Do you remember your first day of teaching?
My first two years as athletic director—they were a blur because I was teaching 19 hours a week. I was the athletic director, and I was the Cougar football coach, and the Clipper hockey coach. And I took care of the rink and the gym. But back then, that’s just how things were, and we made a go of it as best as we could. So, no, I don’t remember it.
What’s kept you here all these years?
It’s interesting that when I least expect it, I get notes from students telling me how much they really appreciate what I’m doing. And it’s not only when I least expect it, but when I most need it. It’s been very confirming in that way. And we like it here. I really believe in what Briercrest is about. We’ve also enjoyed having great friendships here over the years and our kids loved growing up here.
If you had to teach a different discipline, what would you teach and why?
I’ve never thought of teaching anything else. Because I taught art for over 32 years and I’ve taught history on and off for over 40 years, and I’ve taught Bible for about 40 years. There’s one discipline that isn’t technically offered and if I could teach that, it would be Old Testament biblical theology—which I sneak into my Bible Synthesis course.
What’s one piece of advice you would give to every graduating student?
The first thing that comes to mind is to remind them to keep reading their Bibles for the rest of their lives. And to keep praying. Those two go together. And they’re the foundation of our spiritual lives.
Is there one thing that has been significant for you in persevering in your faith?
I started off an as athletic director, and then became a history teacher. Henry Budd asked me to teach ancient history, so I went off and got a degree in it. When I came back, he asked me to teach Old Testament. And they gave me so many classes to teach that all I had time to do was read the Bible, in terms of class prep. I remember just trying to put together a class on five chapters of Isaiah and five chapters in the Pentateuch, day after day. Ultimately, it ended up that we just read the Bible, and talked about it, and read it, and talked about it. And if you do that with Pentateuch OT historical books, and the Prophets, year after year, at least once for 30 years, you get to know them. And that’s what happened to me. So all that reading that we did—and especially reading together out loud in class. There’s really something powerful about that. Because when you do that, you pay more closer attention to the text, and you know the students are going to ask you about what you just read. You learn so much. And because I had to teach all of these diverse courses… each class was like prep for the other classes. It was crazy, but it worked. And the other thing is that the power of reading the Bible out loud is more significant than the great wisdom we have as instructors.
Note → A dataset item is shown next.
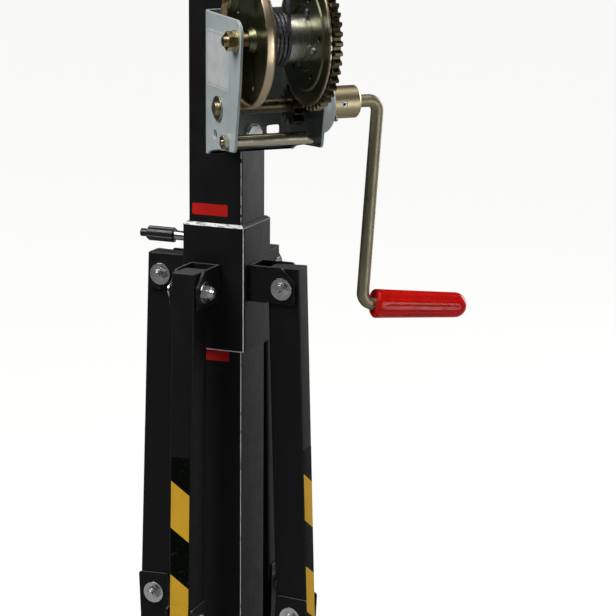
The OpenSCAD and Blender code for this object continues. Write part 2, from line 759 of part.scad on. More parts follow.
// U bracket for one leg, outer upper corners cut off
module leg_bracket() {
  face = sleeve_w / 2 + eps;
  tip = pivot_r + 14;
  difference() {
    union() {
      for (s = [-1, 1])
        translate([-leg_off + (s > 0 ? ear_in : -ear_out), 0, 0])
          rotate([90, 0, 90]) linear_extrude(3)
            polygon([[-face, pivot_z - 16], [-face, pivot_z + 22],
                     [15 - tip, pivot_z + 22], [-tip, pivot_z + 7],
                     [-tip, pivot_z - 16]]);
      translate([-leg_off - ear_out, -face - 3, pivot_z - 16])
        cube([2 * ear_out, 3, 38]);
    }
    translate([-leg_off, -pivot_r, pivot_z]) along_x(m8 / 2 + run, -40, 40);
  }
}

module leg_brackets() color(black)
  for (k = [0 : 3]) side(k) leg_bracket();

module leg_bolts() color(zinc)
  for (k = [0 : 3]) side(k) translate([-leg_off, -pivot_r, pivot_z])
    pivot_bolt(ear_out);

// Along the clamp's own axis, away from the left face of the mast
module clamp_line() translate([0, 0, clamp_z]) rotate([0, -90, 0]) children();

module clamp_nut() color(black) clamp_line() difference() {
  translate([0, 0, sleeve_w / 2 + eps])
    cylinder(d = 17 / cos(30), h = 10, $fn = 6);
  cylinder(r = 5 + run, h = 60);
}

module clamp_pad() color([0.72, 0.6, 0.3]) clamp_line()
  translate([0, 0, outer_w / 2 + 0.05]) cylinder(r = 4.4, h = 1.4);

module clamp_screw() color(zinc) clamp_line()
  translate([0, 0, outer_w / 2 + 1.5]) cylinder(r = 5, h = 36);

module clamp_knob() color(plastic) clamp_line() difference() {
  union() {
    translate([0, 0, 60]) linear_extrude(30) difference() {
      circle(r = 7.8);
      for (k = [0 : 5]) rotate(60 * k + 30) translate([11.2, 0])
        circle(r = 4.4, $fn = 32);
    }
    translate([0, 0, 89]) cylinder(r = 4.2, h = 10);
  }
  translate([0, 0, 50]) cylinder(r = 5 + eps, h = 17.6);
}

// ---------- legs and struts ----------

module at_leg(k) side(k) translate([-leg_off, -pivot_r, pivot_z])
  rotate([-leg_lean, 0, 0]) children();

module at_strut(k) side(k)
  translate([-leg_off, -foot_pivot_r, foot_pivot_z])
    rotate([strut_lean, 0, 0]) children();

foot_t = 8;
module leg(k) color(black) at_leg(k) difference() {
  translate([0, 0, foot_t - leg_l]) linear_extrude(leg_l - foot_t + 20.6)
    polygon(round_rect(leg_w, leg_d, 2.5));
  translate([0, 0, -leg_l]) linear_extrude(leg_l + 18.6)
    polygon(round_rect(leg_w - 2 * leg_t, leg_d - 2 * leg_t, 1));
  along_x(m8 / 2 + run, -40, 40);
  translate([0, 0, -strut_at]) along_x(4.2, -40, 40);
}

// Ribbed end plug with a rounded sole
module foot(k) color(plastic) at_leg(k) translate([0, 0, foot_t - leg_l]) {
  rotate([90, 0, 90]) translate([0, 0, -leg_w / 2]) linear_extrude(leg_w)
    polygon(concat(
      [[leg_d / 2, -eps], [-leg_d / 2, -eps]],
      arc(6 - leg_d / 2, 6 - foot_t, 6, 180, 270, 4),
      arc(leg_d / 2 - 6, 6 - foot_t, 6, 270, 360, 4)));
  translate([0, 0, -1]) linear_extrude(26) difference() {
    polygon(round_rect(leg_w - 2 * leg_t - 0.1, leg_d - 2 * leg_t - 0.1, 1));
    polygon(round_rect(leg_w - 2 * leg_t - 5, leg_d - 2 * leg_t - 5, 1));
  }
}

strut_past = 22;      // strut above its upper bolt
module strut(k) color(black) at_strut(k) difference() {
  top_r = 3;
  union() {
    for (s = [-1, 1]) translate([s > 0 ? strut_in : -strut_out, 0, 0])
      rotate([90, 0, 90]) linear_extrude(strut_t)
        polygon(concat(
          arc(strut_d / 2 - top_r, strut_l + strut_past - top_r, top_r, 0, 90),
          arc(top_r - strut_d / 2, strut_l + strut_past - top_r, top_r, 90,
              180),
          [[-strut_d / 2, 30]], arc(0, 0, 15, 180, 360, 12),
          [[strut_d / 2, 30]]));
    translate([0.5 - strut_out, strut_d / 2 - strut_t, 34])
      cube([2 * strut_out - 1, strut_t, 186]);
  }
  along_x(m8 / 2 + run, -40, 40);
  translate([0, 0, strut_l]) along_x(m8 / 2 + run, -40, 40);
}

// The bolt through leg and strut is drawn as its two ends on the strut
module strut_bolt(k) color(zinc) at_strut(k) translate([0, 0, strut_l]) {
  bolt_ends(strut_out);
  along_x(m8 / 2, -strut_out - 1, -strut_in - 0.3);
  along_x(m8 / 2, strut_in + 0.3, strut_out + 1);
}

// ---------- inner mast ----------

inner_low = 20;
inner_high = outer_top + inner_proud;

module inner_mast() color(black)
  translate([0, 0, inner_low])
    rect_tube(inner_w, inner_w, mast_t, inner_high - inner_low, corner_r);

module inner_shoe() color(plastic) difference() {
  translate([0, 0, inner_low - 6]) linear_extrude(46)
    polygon(round_rect(outer_w - 2 * mast_t - 0.4,
                       outer_w - 2 * mast_t - 0.4, 1.6));
  translate([0, 0, inner_low - eps]) linear_extrude(60)
    polygon(round_rect(inner_w + 2 * eps, inner_w + 2 * eps, corner_r));
  // the wire's corner
  corner() translate([-6, -60, inner_low]) cube([12, 35, 60]);
}

module top_spigot() color(zinc) difference() {
  union() {
    translate([0, 0, inner_high + eps]) linear_extrude(6)
      polygon(round_rect(inner_w, inner_w, corner_r));
    translate([0, 0, inner_high + 5.9]) rotate_extrude()
      polygon([[0, 0], [spigot_d / 2, 0], [spigot_d / 2, spigot_l - 2],
               [spigot_d / 2 - 2, spigot_l], [0, spigot_l]]);
    translate([0, 0, inner_high - 19]) linear_extrude(20)
      polygon(round_rect(inner_w - 2 * mast_t - 0.1,
                         inner_w - 2 * mast_t - 0.1, 1));
  }
  translate([0, 0, inner_high - 20]) linear_extrude(24)
    polygon(round_rect(inner_w - 2 * mast_t - 8,
                       inner_w - 2 * mast_t - 8, 1));
}

outer_mast();
mast_foot();
strut_brackets();
strut_bolts();
head_glide();
head_bracket();
pulley_axle();
winch_bracket();
winch_bolts();
winch_frame();
drum_axle();
axle_spacers();
tie_rod();
pinion_cap();
brake_cover();
cover_screws();
pawl_pin();
hoist_wire();
lift_wire();
head_pulley();
drum_core();
drum_flange_left();
drum_flange_right();
drum_gear();
flange_screws();
wire_coil();
pinion_shaft();
ratchet_wheel();
friction_discs();
crank_hub();
crank_arm();
hub_screw();
ratchet_pawl();
grip();
sleeve();
leg_brackets();
leg_bolts();
clamp_nut();
clamp_pad();
clamp_screw();
clamp_knob();
leg(0);  // leg_front
leg(1);  // leg_right
leg(2);  // leg_back
leg(3);  // leg_left
foot(0);  // foot_front
foot(1);  // foot_right
foot(2);  // foot_back
foot(3);  // foot_left
strut(0);  // strut_front
strut(1);  // strut_right
strut(2);  // strut_back
strut(3);  // strut_left
strut_bolt(0);  // bolt_front
strut_bolt(1);  // bolt_right
strut_bolt(2);  // bolt_back
strut_bolt(3);  // bolt_left
inner_mast();
inner_shoe();
top_spigot();
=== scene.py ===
"""Looks of the wind-up lifting stand: a finish for every CAD node, the wire rope, the
grip, the marking tape, the red bars, the blank label, and the studio that shows them."""

import json
import math

import bpy
from mathutils import Matrix, Vector


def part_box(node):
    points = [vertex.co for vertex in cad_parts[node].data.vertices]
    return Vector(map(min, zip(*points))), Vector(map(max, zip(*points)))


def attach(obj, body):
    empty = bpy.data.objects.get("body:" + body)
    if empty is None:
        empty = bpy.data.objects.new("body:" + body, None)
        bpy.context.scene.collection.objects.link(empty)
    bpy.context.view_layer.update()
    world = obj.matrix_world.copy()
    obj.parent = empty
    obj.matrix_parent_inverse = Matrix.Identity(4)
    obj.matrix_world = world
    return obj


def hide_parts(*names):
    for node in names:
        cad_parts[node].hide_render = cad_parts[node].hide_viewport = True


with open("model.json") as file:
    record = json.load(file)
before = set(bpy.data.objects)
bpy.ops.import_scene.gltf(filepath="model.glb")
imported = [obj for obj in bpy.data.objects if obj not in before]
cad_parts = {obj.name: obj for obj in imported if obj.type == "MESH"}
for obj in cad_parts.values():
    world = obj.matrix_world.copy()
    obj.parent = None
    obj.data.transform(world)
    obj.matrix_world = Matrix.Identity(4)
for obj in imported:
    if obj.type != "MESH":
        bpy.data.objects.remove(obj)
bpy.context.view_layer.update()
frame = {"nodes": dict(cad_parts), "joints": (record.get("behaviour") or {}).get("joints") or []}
nodes = frame["nodes"]
joints = {joint["name"]: joint for joint in frame["joints"]}

MM = 0.001
X = Vector((1, 0, 0))
Z = Vector((0, 0, 1))
ALONG = Vector((1, 1, 0)).normalized()  # the winch's axles, left cheek to crank
AWAY = Vector((1, -1, 0)).normalized()  # from the mast towards the winch
SIDES = ("front", "right", "back", "left")

# ---------- places taken from the frame ----------


def joint_place(name):
    return Vector(joints[name]["pos_m"])


def extent(node, origin, axis):
    """Nearest and farthest distance of a CAD node from origin along axis."""
    reach = [(vertex.co - origin).dot(axis) for vertex in nodes[node].data.vertices]
    return min(reach), max(reach)


def girth(node, origin, axis):
    """Largest distance of a CAD node from the line through origin along axis."""
    reach = [(vertex.co - origin).cross(axis).length for vertex in nodes[node].data.vertices]
    return max(reach)


LIP_H = 3 * MM  # height of the sleeve's leaning lip
CHEEK_IN = 44 * MM  # inner face of a winch cheek, from the middle of the winch
sleeve_low, sleeve_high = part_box("sleeve")
sleeve_top = sleeve_high.z - LIP_H
drum = joint_place("drum_turn")
pinion = joint_place("crank_turn")
pulley = joint_place("pulley_turn")


# ---------- materials ----------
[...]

We tend to forget that. That’s what really made my first 30 years here work. Lately, I’ve had a lot more time to do class prep.
What role has your family, or Judy specifically, played in your career as far as sustaining you?
Well Judy made us all look good. And she took really good care of us. She really dedicated herself to raising our four boys. That’s been by far the biggest factor in supporting me here.
What does semi-retirement look like for you? What do you hope to do in your future?
I’m trying to come in for a long, slow landing. I teach two classes every semester now. If I can teach [my four one-and-a-half-year-old grandchildren] as freshman—I’ll be pushing 90, but I’d love to do it. Then I could die happily like Job, you know what I mean?
It’s really nice not to be horribly busy, which I’ve been all of my career. I feel guilty if I sleep in to 8:00 and don’t get to work until 9:30, because all these years I’ve just been flying and working so hard. It’s really a nice time of life where financially it’s easier for us; we have fewer expenses, and we have more time to travel to visit our kids and grandkids. And I spend more time doing pottery in my free time, which I really enjoy.
I’ve had a really good life. If you go back to Psalm 37, I really have had a better life than I could’ve planned.